LB & ANST: Although private equity levels in Mexico have not met expectations, in recent years we have seen a positive, inclusive, proactive and dynamic attitude from policymakers towards private equity. The recent reforms in different sectors such as telecoms, energy and fintech helped to create an environment that has given more certainty to private equity investments. Even though private equity has increased over recent years, one of the challenges it has faced is the reluctance of entrepreneurs and families managing many of the companies in Mexico to surrender control of their companies by accepting external investment by capital funds as partners or shareholders. Nonetheless, private equity has been gradually gaining relevance in the country in the past few years.
GTDT: What levels of exit activity have you been seeing? Which exit route is the most common? Which exits have caught your eye recently, and why?
LB & ANST: One of the most common exit routes we have seen in the past few years is the transfer of the investor’s investment to another company, generally a related company such as a competitor, supplier or client that finds strategic value in it. In addition, we have also seen direct transfers to another capital fund, public stock offers on the securities market, as well as the sale of shares acquired by the investor to another shareholder of the company.
GTDT: Looking at funds and fundraising, does the market currently favour investors or sponsors?

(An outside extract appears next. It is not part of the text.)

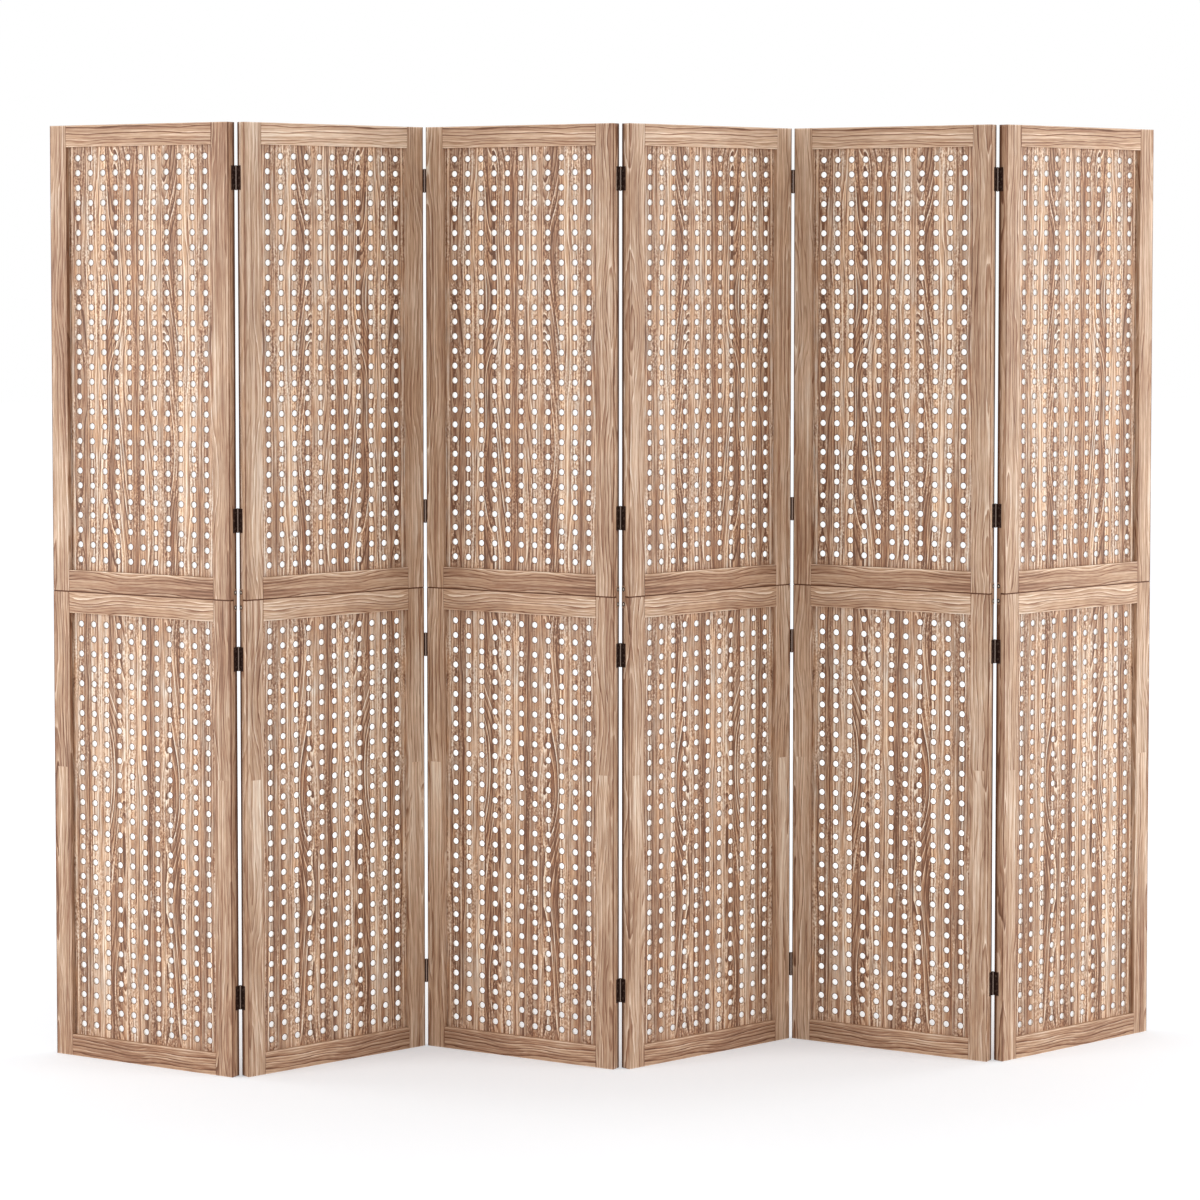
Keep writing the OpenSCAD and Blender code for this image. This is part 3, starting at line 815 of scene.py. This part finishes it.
def add_floor(setup):
    """A white floor that shows the screen's shadow and runs into the white behind it."""
    bpy.ops.object.select_all(action="DESELECT")
    bpy.ops.mesh.primitive_plane_add(size=setup.floor_size, location=(0, 0, 0))
    floor = bpy.context.object
    floor.name = "floor"
    material, tree = new_material("white_floor")
    diffuse = add_node(tree, "ShaderNodeBsdfDiffuse", {"Color": opaque(setup.floor_paint)})
    away = add_node(tree, "ShaderNodeVectorMath", {0: object_place(tree)}, operation="LENGTH")
    far = smooth_step(tree, away.outputs["Value"], setup.near_end, setup.far_start)
    whiteness = add_up(tree, setup.near_floor, (far, setup.backdrop - setup.near_floor))
    glow = add_node(tree, "ShaderNodeEmission", {
        "Color": opaque(setup.floor_glow), "Strength": multiply(tree, seen_or_reflected(tree), whiteness)})
    both = add_node(tree, "ShaderNodeAddShader", {0: diffuse.outputs[0], 1: glow.outputs[0]})
    add_node(tree, "ShaderNodeOutputMaterial", {0: both.outputs[0]})
    floor.data.materials.append(material)


def add_world(scene, daylight):
    """Even light from all round, which the camera sees as white."""
    world = bpy.data.worlds.new("studio")
    world.use_nodes = True
    tree = world.node_tree
    tree.nodes.clear()
    strength = add_up(tree, daylight, (seen_or_reflected(tree), 1 - daylight))
    background = add_node(tree, "ShaderNodeBackground", {"Color": (1, 1, 1, 1), "Strength": strength})
    add_node(tree, "ShaderNodeOutputWorld", {0: background.outputs[0]})
    scene.world = world


def add_lamp(name, aside, forward, strength, setup):
    """A tall soft lamp that faces the middle of the screen; aside and forward are 1 or -1, for its side."""
    x, y, z = aside * setup.lamp_aside, -forward * setup.lamp_forward, setup.lamp_rise
    data = bpy.data.lights.new(name, "AREA")
    data.shape = "RECTANGLE"
    data.size = setup.lamp_width
    data.size_y = setup.lamp_height
    data.energy = strength
    lamp = bpy.data.objects.new(name, data)
    lamp.location = (x, y, z)
    drop = math.atan2(z - setup.lamp_aim, math.hypot(x, y))
    lamp.rotation_euler = (math.pi / 2 - drop, 0, math.atan2(x, -y))
    bpy.context.scene.collection.objects.link(lamp)


def add_camera(scene, setup):
    """The camera at the photograph's place and turn."""
    data = bpy.data.cameras.new("camera")
    data.lens = setup.lens
    data.sensor_width = 36
    data.shift_y = setup.rise
    data.clip_end = 200
    camera = bpy.data.objects.new("camera", data)
    camera.location = setup.camera_place
    camera.rotation_euler = (math.pi / 2 - setup.camera_tilt, 0, -setup.camera_turn)
    scene.collection.objects.link(camera)
    scene.camera = camera


# ---- Operators ----

def dress(node, material):
    """Gives a CAD node its finish."""
    slots = frame["nodes"][node].data.materials
    slots.clear()
    slots.append(material)


class FOLDSCREEN_OT_effects(bpy.types.Operator):
    """Makes the node groups that the finishes share"""
    bl_idname = "foldscreen.effects"
    bl_label = "Shared effects"

    def execute(self, context):
        make_wood_figure()
        make_wood_grain()
        make_wood_stain()
        make_patina()
        return {"FINISHED"}


class FOLDSCREEN_OT_frames(bpy.types.Operator):
    """Gives the stiles and rails of every leaf their limed wood"""
    bl_idname = "foldscreen.frames"
    bl_label = "Frames"

    def execute(self, context):
        sizes, colours = context.scene.screen_sizes, context.scene.screen_colours
        for leaf in range(1, LEAVES + 1):
            dress(f"leaf_{leaf}_stiles", stile_material(leaf, sizes, colours))
            dress(f"leaf_{leaf}_rails", rail_material(leaf, sizes, colours))
        return {"FINISHED"}


class FOLDSCREEN_OT_pegboards(bpy.types.Operator):
    """Gives the drilled boards their planked wood"""
    bl_idname = "foldscreen.pegboards"
    bl_label = "Pegboards"

    def execute(self, context):
        sizes, colours = context.scene.screen_sizes, context.scene.screen_colours
        for leaf in range(1, LEAVES + 1):
            for half in ("lower", "upper"):
                dress(f"leaf_{leaf}_{half}_pegboard", board_material(leaf, half, sizes, colours))
        return {"FINISHED"}


class FOLDSCREEN_OT_hardware(bpy.types.Operator):
    """Gives hinges, pins, plates, screws and dowels their finish"""
    bl_idname = "foldscreen.hardware"
    bl_label = "Hardware"

    def execute(self, context):
        sizes, colours = context.scene.screen_sizes, context.scene.screen_colours
        pin = bronze_material("pin_bronze", colours, roughness=0.3, metallic=0.9)
        beech = dowel_material(colours)
        for leaf in range(1, LEAVES + 1):
            dress(f"leaf_{leaf}_joining_plates", plate_material(leaf, sizes, colours))
            dress(f"leaf_{leaf}_screws", screw_material(leaf, sizes, colours))
            dress(f"leaf_{leaf}_dowels", beech)
        for joint in range(1, LEAVES):
            bronze = flap_material(joint, sizes, colours)
            dress(f"hinge_{joint}_{joint + 1}_left_flaps", bronze)
            dress(f"hinge_{joint}_{joint + 1}_right_flaps", bronze)
            dress(f"hinge_{joint}_{joint + 1}_pins", pin)
        return {"FINISHED"}


class FOLDSCREEN_OT_stage(bpy.types.Operator):
    """Lays the floor, lights the screen and stands the camera"""
    bl_idname = "foldscreen.stage"
    bl_label = "Stage"

    def execute(self, context):
        setup = context.scene.screen_stage
        add_floor(setup)
        add_world(context.scene, setup.daylight)
        add_lamp("lamp_left", -1, 1, setup.left_power, setup)
        add_lamp("lamp_right", 1, 1, setup.right_power, setup)
        add_lamp("lamp_back_left", -1, -1, setup.back_power, setup)
        add_lamp("lamp_back_right", 1, -1, setup.back_power, setup)
        add_camera(context.scene, setup)
        context.scene.view_settings.view_transform = "Standard"
        return {"FINISHED"}


STEPS = (FOLDSCREEN_OT_effects, FOLDSCREEN_OT_frames, FOLDSCREEN_OT_pegboards, FOLDSCREEN_OT_hardware,
         FOLDSCREEN_OT_stage)


class FOLDSCREEN_PT_panel(bpy.types.Panel):
    """Shows the settings and the steps that dress the screen"""
    bl_idname = "FOLDSCREEN_PT_panel"
    bl_label = "Folding Screen"
    bl_space_type = "VIEW_3D"
    bl_region_type = "UI"
    bl_category = "Folding Screen"

    def draw(self, context):
        for group in (context.scene.screen_sizes, context.scene.screen_colours, context.scene.screen_stage):
            box = self.layout.box()
            for name in group.__annotations__:
                box.prop(group, name)
        for step in STEPS:
            self.layout.operator(step.bl_idname)


CLASSES = (ScreenSizes, ScreenColours, StageSetup, *STEPS, FOLDSCREEN_PT_panel)


def register():
    """Registers the classes and hangs the settings on the scene."""
    for item in CLASSES:
        bpy.utils.register_class(item)
    bpy.types.Scene.screen_sizes = PointerProperty(type=ScreenSizes)
    bpy.types.Scene.screen_colours = PointerProperty(type=ScreenColours)
    bpy.types.Scene.screen_stage = PointerProperty(type=StageSetup)


def unregister():
    """Takes the settings off the scene and unregisters the classes."""
    del bpy.types.Scene.screen_stage
    del bpy.types.Scene.screen_colours
    del bpy.types.Scene.screen_sizes
    for item in reversed(CLASSES):
        bpy.utils.unregister_class(item)


def main():
    """Dresses the screen and sets the stage."""
    register()
    bpy.ops.foldscreen.effects()
    bpy.ops.foldscreen.frames()
    bpy.ops.foldscreen.pegboards()
    bpy.ops.foldscreen.hardware()
    bpy.ops.foldscreen.stage()


if __name__ == "__main__":
    main()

What are fundraising levels like now relative to the past few years?
LB & ANST: As markets and needs increase, there is an equivalent need for managing parties to be able to respond rapidly and effectively. Therefore, private equity sponsors that may add value with hands-on expertise and many other management skills are now preferred to pure capital investments.
Since 2009, as a result of the government’s authorisation to retirement fund administrations to invest in private equity, fundraising activities have been increasing. Fundraising is now much easier, because funds can raise both national and international capital, and because the latest amendments to the legislation have made the process more effective. This also has helped the expansion of the base for private equity and investment.

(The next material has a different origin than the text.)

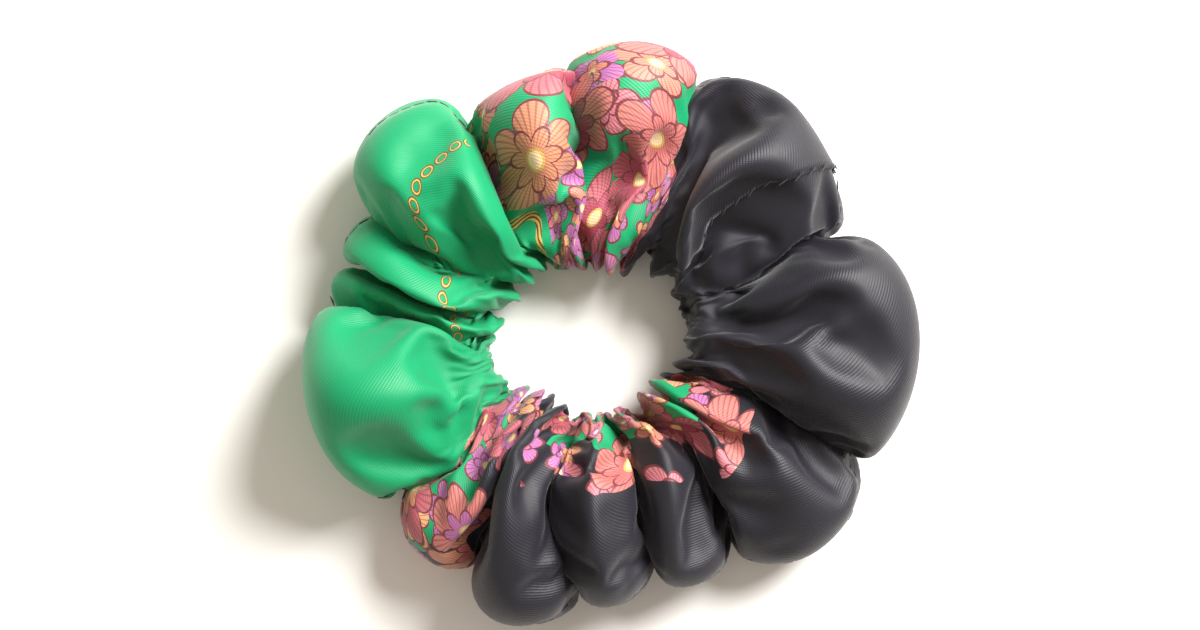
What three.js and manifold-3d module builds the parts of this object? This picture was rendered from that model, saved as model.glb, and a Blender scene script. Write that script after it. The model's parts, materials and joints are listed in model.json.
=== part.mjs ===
// Scrunchie: a silk tube gathered on a loop of flat elastic, with its long edges joined by a lockstitched
// seam and its two ends sewn together by hand.
// Millimetres, +Z up. The origin lies on the table, under the middle of the piece's bounding box.
import * as THREE from 'three';
import { mergeVertices } from 'three/addons/utils/BufferGeometryUtils.js';
import Module from 'manifold-3d';

const wasm = await Module();
wasm.setup();

// Cloth and thread
const SILK_THICKNESS = 0.6; // the solid that stands for one layer of silk
const LAYER_GAP = 0.4; // between two layers that lie on each other
const THREAD_RADIUS = 0.2;
const THREAD_CLEARANCE = 0.3; // from a thread to the cloth or thread that it passes
const THREAD_SIDES = 6;
const HOLE_OVERSHOOT = 0.7; // how far a needle hole is cut past the cloth on each side

// Silk tube
const HOLE_RADIUS = 17;
const OUTER_RADIUS = 55;
const TUBE_HEIGHT = 29;
const SEAM_ALLOWANCE = 6; // cloth turned in along the long seam
const SEAM_LINE_INSET = 3.6; // from the folded lip to the line of stitches
const HEM = 8; // cloth turned in at each end of the tube
const END_GAP = 0.7; // between the two folded ends
const CLOSING_ANGLE = 38; // degrees, where the ends of the tube meet
const CLOSING_LIFT = 1.4; // how far the closing seam stands off the table
const CLOSING_SMOOTH = { full: 7, none: 17 }; // degrees from the seam, where its cloth lies even and smooth
const CLOSING_BITE = 1.3; // from a folded end to the stitch holes in it
const CLOSING_STITCHES = [0.25, 0.75]; // places along each step of the section
const FOLD_SHARPNESS = 1.5; // above 1, a fold is narrow beside its puffs
const PINCH_REACH = 4.5; // how far a fold between two puffs draws the outer edge in
const PINCH_DROP = 7; // how far it draws the top down
const GATHER_DEPTH = 0.7; // of the small gathers round the hole
const GATHERS = 32;
const STATIONS_PER_GATHER = 3;
const STATIONS_PER_STITCH = 4; // of the long seam
const SECTION_STEPS = 14;
const BELLY = 0.42; // height of a section's widest point, as a share of its height
// Each puff's angle round the ring, and what it adds to the hole's radius, the outer radius and the height
const PUFFS = [
  { at: -5, inner: 1.5, outer: 6.5, height: 2 },
  { at: 37, inner: 2, outer: 3, height: 3 },
  { at: 70, inner: -2, outer: 6.5, height: 2 },
  { at: 101, inner: -1, outer: 1, height: 0 },
  { at: 129, inner: 1.5, outer: 2.5, height: 2 },
  { at: 157, inner: 2, outer: -2.5, height: -2 },
  { at: 188, inner: 1, outer: 0, height: 3 },
  { at: 225, inner: -2, outer: -6, height: -1 },
  { at: 249, inner: -2, outer: -4.5, height: -2 },
  { at: 270, inner: -1.5, outer: -1, height: -1 },
  { at: 289, inner: -2, outer: -3, height: -3 },
  { at: 317, inner: -1.5, outer: 1, height: 0 },
];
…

GTDT: Talk us through a typical fundraising. What are the timelines, structures and the key contractual points? What are the most significant legal issues specific to your jurisdiction?
LB & ANST: There are several instruments available to companies that are looking to obtain funding to develop their business. They can primarily do so through contributions of capital from their partners or shareholders, financing from the government, private equity, project finance, financing by banking institutions, or financing through the securities market. Timelines and structures may depend on the complexity of each transaction. Nevertheless, any option may require the preparation and negotiation of different instruments that make it possible to carry out these types of transactions.

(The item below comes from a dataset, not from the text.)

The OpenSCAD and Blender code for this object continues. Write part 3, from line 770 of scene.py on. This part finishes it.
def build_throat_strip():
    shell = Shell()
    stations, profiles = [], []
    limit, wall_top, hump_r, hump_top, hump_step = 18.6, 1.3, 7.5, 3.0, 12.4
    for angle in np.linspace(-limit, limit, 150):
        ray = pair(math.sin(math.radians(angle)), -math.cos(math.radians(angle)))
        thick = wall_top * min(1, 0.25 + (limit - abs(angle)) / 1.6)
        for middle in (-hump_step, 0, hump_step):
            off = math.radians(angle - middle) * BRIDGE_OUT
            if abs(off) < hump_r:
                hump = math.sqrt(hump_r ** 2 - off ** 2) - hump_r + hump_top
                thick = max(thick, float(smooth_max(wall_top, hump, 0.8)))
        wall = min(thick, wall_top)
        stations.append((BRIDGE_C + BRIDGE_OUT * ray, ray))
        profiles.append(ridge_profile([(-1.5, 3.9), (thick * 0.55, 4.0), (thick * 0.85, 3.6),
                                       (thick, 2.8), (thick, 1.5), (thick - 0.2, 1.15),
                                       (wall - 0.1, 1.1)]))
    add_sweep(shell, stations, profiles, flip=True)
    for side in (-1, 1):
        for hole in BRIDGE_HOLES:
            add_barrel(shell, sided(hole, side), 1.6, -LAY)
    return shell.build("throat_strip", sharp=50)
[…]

GTDT: How closely are private equity sponsors supervised in your jurisdiction? Does this supervision impact the day-to-day business?
LB & ANST: Under Mexican law, private equity sponsors do not have specific treatment or supervision; nonetheless, because of the nature of private equity operations, certain acts require regulatory compliance, and tax issues must be addressed carefully. In regard to the supervision point of view, authorities do not intervene in the day-to-day business of a company as long as there has been careful planning and design in the early stages of the project.
GTDT: What effect has the AIFMD had on fundraising in your jurisdiction?
LB & ANST: AIFMD has barely impacted normal operations in the country. The only operations that have been affected are those related to European fund managers managing AIFs, AIFs established in Europe, and those who market units or shares in Europe.
GTDT: What are the major tax issues that private equity faces in your jurisdiction? How is carried interest taxed? Do you see the current treatment potentially changing in the near future?
LB & ANST: In recent years, tax authorities have implemented different tax policies to benefit investment. As an example, tax authorities have granted benefits to trusts operating investment capital. Such activities are not taxed until the revenues are allotted to private hands, and the income tax imposed is based on the receiver’s status. In another attempt to boost confidence in alternative investment structures, the tax treatment of investment schemes will be frozen until November. With such policies, it is expected to encourage confidence in alternative investment structures and to foster the development of solid funding.
GTDT: Looking ahead, what can we expect? What might be the main themes in the next 12 months for both private equity deal activity and fundraising?
LB & ANST: Private equity in Mexico, over the years, has gradually and constantly become a more competitive sector for investment in the country. Following the reforms that have taken place in different sectors and industries, such as energy, telecoms, and most recently fintech, Mexico has become a leading market for investments in Latin America. Despite the uncertainty that the NAFTA negotiations and the presidential election could have generated in recent months, there is a positive outlook for the Mexican private equity industry. Over the next year we foresee investments in the energy and telecoms sectors continuing to increase, and the fintech industry becoming a hotspot for national and foreign investments. There is a lot of expectation for the private equity market in the next few years, since the tendency is that government policies are shifting towards a larger role for private investment in such industries. If conditions remain the same, and the growth remains at current levels, private equity will reach over US$80 billion by the end of 2020, according to AMEXCAP, the Mexican Association of Private Capital.
The Inside Track
What factors make private equity practice in your jurisdiction unique?
The fact that publicly traded companies are typically controlled outside the stock market (ie, by a family or other closely held group) substantially limits public-to-private equity deals. Mexican firms are very reluctant to give away control or even provide transparency as a condition to accept private equity. Many Mexican firms, their owners and managers lack experience in M&A transactions, therefore, some deals in Mexico can move slowly in some instances, which private equity firms may find frustrating, given the fast-paced nature of their typical transactions.
What should a client consider when choosing counsel for a complex private equity transaction in your jurisdiction?
Counsel should ideally have experience not only in private equity deals, but also in the industry where the target operates, or have experience in similar industries. Also, the firm should have experts in several proactive areas that are particular to Mexican law (ie, labour, tax, environmental) and to the specific industry where the target operates. The firm should be able and have enough resources readily available to provide a timely response to private equity clients, for whom time is the essence.
What interesting or unusual issues have you come across in recent matters?
In the recent past, Mexico has been targeted by foreign investors seeking to carry on private equity transactions in Mexican companies. In recent months we have worked on a transaction that involved the investment of M$250 million by a US private equity firm in a Mexican company in the financial sector. This has led us to develop closer working relationships with foreign private equity firms and we have witnessed an environment of optimism from private equity transactions in Mexico among foreign investors.